As always, I'll say that one of the greatest things about cinema is how diverse it is. I know for fact that most of the films on my top 10 would bore most audiences (including many users on this site), and there is an infinite amount of possibilities with the medium which makes it so fun to get to share favorites with people so we can discover more. I personally happened to like Avatar even though I don't think it's a masterpiece or even a particularly great film, but it is undeniably a technological and industrial achievement of cinema. But that's the great thing, at the end of the day it is really all opinion and as lovers of cinema we should just be happy that films are giving pleasure to people and affecting them deeply whether we like the film or not. I hope you never feel challenged to justify your tastes, because it is kind of silly haha, you like what you like just as I like what I like :)
Wow, I didnt think there was anyone out there that actually liked Avatar.
Ya know... Filmmakers seem to be the ones that dislike "Avatar" the most. Sure, it was WAY over-hyped. It may even have had a bit of a bloated budget. But let's face it; it was gorgeous to look at, the sound was phenomenal, and the acting was okay, considering the handicaps.

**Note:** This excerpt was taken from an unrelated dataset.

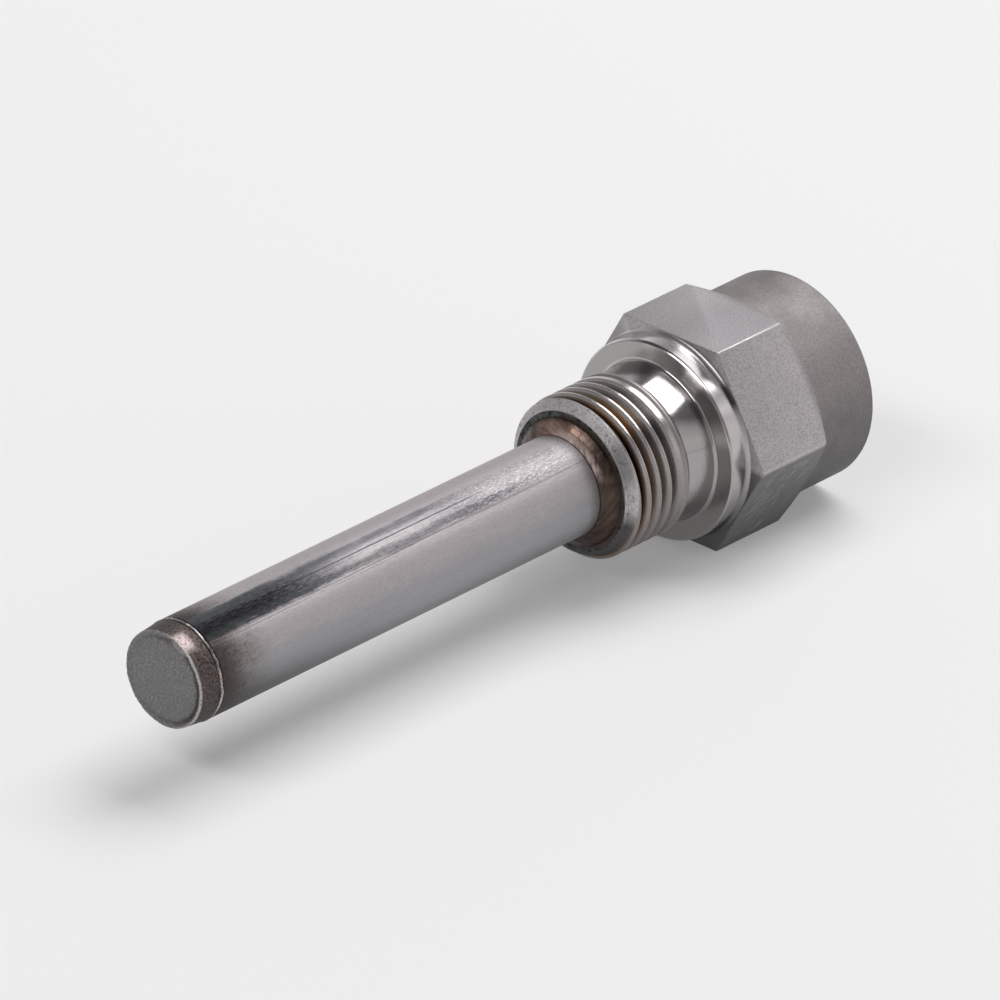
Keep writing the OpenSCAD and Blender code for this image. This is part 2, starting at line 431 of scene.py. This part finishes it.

This is the hard part; you have to be really objective about it. You have to throw away everything that you know as a filmmaker - and your other "prejudices" - and experience a film the way any average audience member would. It can be difficult to do. It's harder still to approach your own work this way.

As an audience member I thought that "Avatar" was a lot of fun. I'm dreading when the sequels come out - the fire-storm will be terrific, no matter what the films are like. Except for technical stuff, I'm just going to ignore it - as I do with most films. I want to go in with as few preconceptions as possible.